**Record set:**
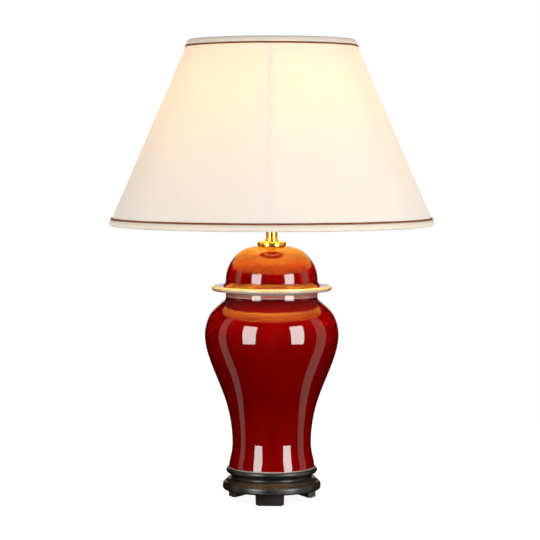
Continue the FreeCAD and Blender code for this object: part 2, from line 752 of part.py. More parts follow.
def build_shade():
    length = slant_length()
    lining_out = lining_face()
    save("frame_top_ring", frame_ring(length))
    save("frame_bottom_ring", frame_ring(0))
    save("frame_struts",
         *[frame_strut(-90 + strut_turn + 360.0 * i / strut_count) for i in range(strut_count)])
    save("fitting_ring", torus(fitting_radius, fitting_height(), fitting_wire))
    save("fitting_arms", *[around(fitting_arm(fitting_arm_wire), angle) for angle in fitting_angles()])
    low, high = cloth_inset, length - cloth_inset
    save("shade_fabric", cone_skin(low, high, -fabric_thick, 0))
    save("shade_lining", clear_of_arms(cone_skin(low, high, lining_out - lining_thick, lining_out)))
    save("bottom_binding", binding(0, binding_bottom_leg, -1))
    save("top_binding", clear_of_arms(binding(length, binding_top_leg, 1)))
    save("bottom_piping", piping(piping_bottom_at))
    save("top_piping", piping(length - piping_top_at))


build_stand()
build_jar()
build_stem()
build_lampholder()
build_bulb()
build_carrier()
build_shade()
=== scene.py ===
import math

import bpy
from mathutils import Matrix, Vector, noise


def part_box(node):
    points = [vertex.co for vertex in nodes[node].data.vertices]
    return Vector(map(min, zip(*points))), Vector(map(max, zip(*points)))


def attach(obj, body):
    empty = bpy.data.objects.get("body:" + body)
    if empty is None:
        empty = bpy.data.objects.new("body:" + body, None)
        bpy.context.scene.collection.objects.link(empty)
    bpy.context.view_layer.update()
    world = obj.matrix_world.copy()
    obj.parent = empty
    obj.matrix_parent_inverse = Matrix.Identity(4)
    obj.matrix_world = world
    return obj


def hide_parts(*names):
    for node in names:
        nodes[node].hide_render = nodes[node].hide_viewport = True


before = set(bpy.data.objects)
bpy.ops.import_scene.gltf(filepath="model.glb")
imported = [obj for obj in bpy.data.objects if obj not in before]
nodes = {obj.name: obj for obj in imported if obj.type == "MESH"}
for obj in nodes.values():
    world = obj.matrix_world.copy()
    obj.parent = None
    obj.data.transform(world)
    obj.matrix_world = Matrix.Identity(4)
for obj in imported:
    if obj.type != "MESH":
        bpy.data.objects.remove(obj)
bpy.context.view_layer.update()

MM = 0.001

# ---- camera: a long lens a little above the jar, pitched down slightly ----
CAMERA_DISTANCE = 2.886     # from the lamp's axis
CAMERA_HEIGHT = 0.5017
CAMERA_SIDE = -0.0024
CAMERA_PITCH = 3.489
SENSOR, LENS = 36.0, 136.67

# ---- shade ----
STRUTS = 6
STRUT_TURN = -91.0          # where the first strut stands, in degrees
AROUND = 432                # columns of mesh around the cloth
SHADE_MIDDLE_RADIUS = 0.172
COVER_SAG, LINING_SAG = 0.4 * MM, 0.5 * MM
CLOTH_INSET = 1.2 * MM      # from the ring's end of the shade to the cloth's edge

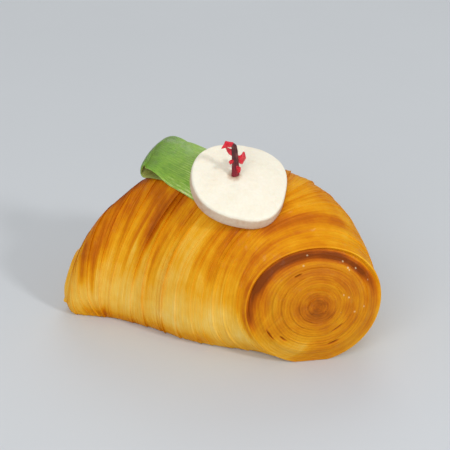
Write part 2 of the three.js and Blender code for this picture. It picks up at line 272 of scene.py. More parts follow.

**Stated problem:**
Repeat word for word the lines running from the line containing "build_stand()" to the end of the entries above, inclusive.

**The reply:**
build_stand()
build_jar()
build_stem()
build_lampholder()
build_bulb()
build_carrier()
build_shade()
=== scene.py ===
import math

import bpy
from mathutils import Matrix, Vector, noise


def part_box(node):
    points = [vertex.co for vertex in nodes[node].data.vertices]
    return Vector(map(min, zip(*points))), Vector(map(max, zip(*points)))


def attach(obj, body):
    empty = bpy.data.objects.get("body:" + body)
    if empty is None:
        empty = bpy.data.objects.new("body:" + body, None)
        bpy.context.scene.collection.objects.link(empty)
    bpy.context.view_layer.update()
    world = obj.matrix_world.copy()
    obj.parent = empty
    obj.matrix_parent_inverse = Matrix.Identity(4)
    obj.matrix_world = world
    return obj


def hide_parts(*names):
    for node in names:
        nodes[node].hide_render = nodes[node].hide_viewport = True


before = set(bpy.data.objects)
bpy.ops.import_scene.gltf(filepath="model.glb")
imported = [obj for obj in bpy.data.objects if obj not in before]
nodes = {obj.name: obj for obj in imported if obj.type == "MESH"}
for obj in nodes.values():
    world = obj.matrix_world.copy()
    obj.parent = None
    obj.data.transform(world)
    obj.matrix_world = Matrix.Identity(4)
for obj in imported:
    if obj.type != "MESH":
        bpy.data.objects.remove(obj)
bpy.context.view_layer.update()

MM = 0.001

# ---- camera: a long lens a little above the jar, pitched down slightly ----
CAMERA_DISTANCE = 2.886     # from the lamp's axis
CAMERA_HEIGHT = 0.5017
CAMERA_SIDE = -0.0024
CAMERA_PITCH = 3.489
SENSOR, LENS = 36.0, 136.67

# ---- shade ----
STRUTS = 6
STRUT_TURN = -91.0          # where the first strut stands, in degrees
AROUND = 432                # columns of mesh around the cloth
SHADE_MIDDLE_RADIUS = 0.172
COVER_SAG, LINING_SAG = 0.4 * MM, 0.5 * MM
CLOTH_INSET = 1.2 * MM      # from the ring's end of the shade to the cloth's edge

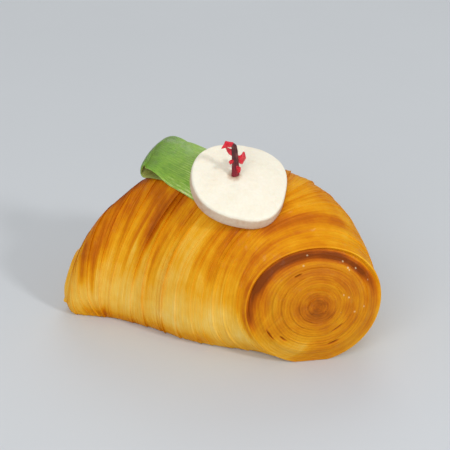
Write part 2 of the three.js and Blender code for this picture. It picks up at line 272 of scene.py. More parts follow.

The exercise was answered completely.